Hello hackers,
This is a follow-up to the work recently merged in bd4f879.
In hindsight, I regret not pushing these through for the previous cycle,
as they represent the "missing pieces" for users trying to perform data cleaning entirely within the JSONPath engine.
With these we can significantly reduce the need for users to "drop out" of JSONPath
into standard SQL for basic string-to-string-or-array-and-back workflows.
select jsonb_path_query('" A,b,C "', '$.btrim().lower().split(",").join("-").replace("a","x").upper() starts with "X-B"');
jsonb_path_query
------------------
true
(1 row)
This patch series adds three new methods to the jsonpath engine:
$.translate(from, to)
A straightforward wrapper around the standard translate() function.
It handles character-by-character mapping and is a natural companion to the recently merged .replace().
$.split(delimiter [, null_string])
A wrapper around string_to_array().
While we already have .split_part(), that only returns a single token.
.split() allows for a full "explosion" of a string into a JSON array.
$.join(delimiter [, null_string])
The inverse of .split(), wrapping array_to_string().
The input must be an array of strings or nulls.
No implicit casting of numbers or booleans is attempted. This is consistent with how
other jsonpath string methods handle type mismatches, and can always
be relaxed in a follow-up if there's appetite for it.
A Note on Lax vs. Strict Semantics:
In this implementation, I have kept .join() behavior consistent between lax and strict modes regarding type mismatches (i.e., both will currently error on non-string elements).

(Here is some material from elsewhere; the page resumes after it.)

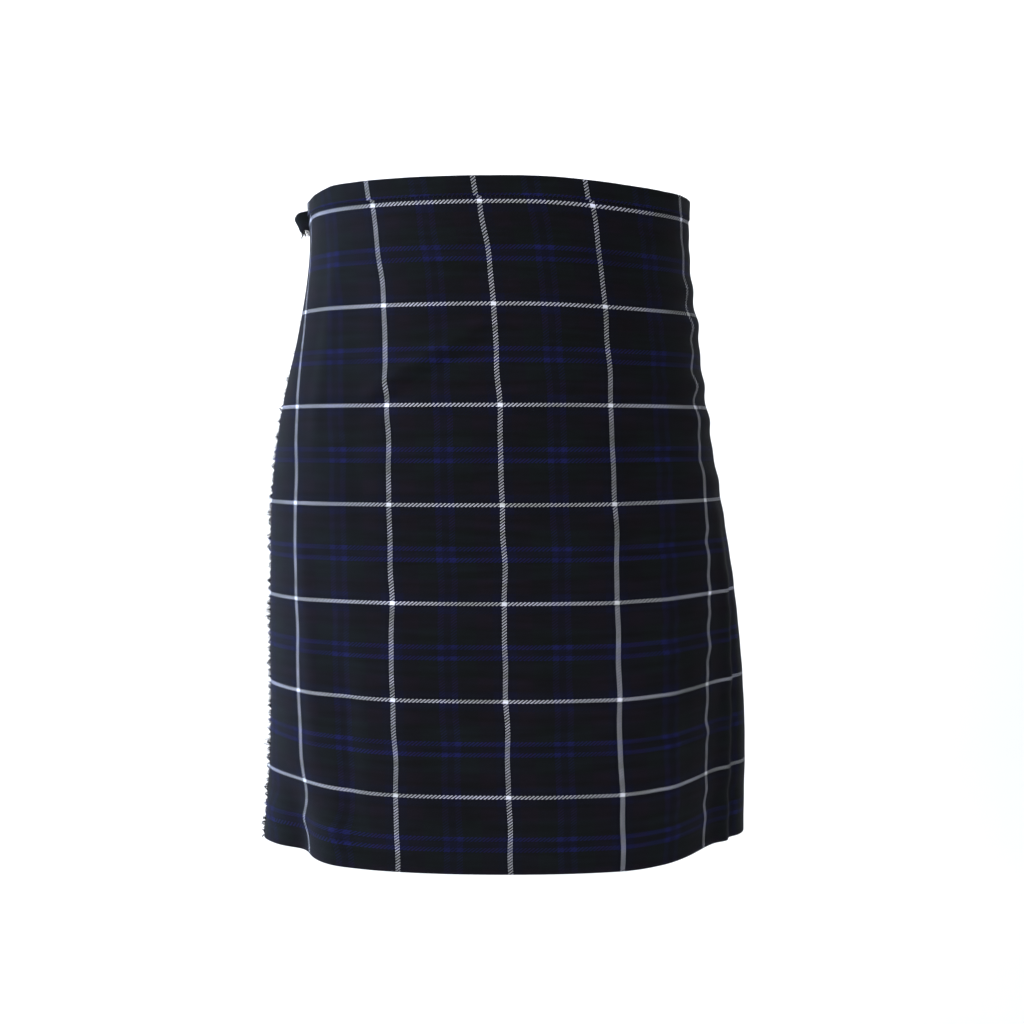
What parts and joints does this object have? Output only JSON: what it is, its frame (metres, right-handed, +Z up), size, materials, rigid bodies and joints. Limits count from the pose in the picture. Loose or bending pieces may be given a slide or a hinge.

While lax mode traditionally handles auto-unwrapping of sequences, .join() is unique
in that it operates on the array as a collective unit rather than iterating through it to produce multiple results.

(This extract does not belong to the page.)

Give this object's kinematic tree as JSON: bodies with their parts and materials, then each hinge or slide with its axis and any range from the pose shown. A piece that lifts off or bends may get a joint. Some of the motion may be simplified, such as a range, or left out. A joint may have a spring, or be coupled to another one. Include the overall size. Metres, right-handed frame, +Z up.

I've left the behavior as "strict-equivalent" for now to remain conservative,
but I am open to discussion on whether lax should instead skip non-string elements or attempt to "auto-wrap" scalars into single-element arrays.
The .split() and .join() methods introduce a shift in how we handle item methods.
Historically, most string methods in our engine are scalar-to-scalar,
with keyvalue() being the only exception so far.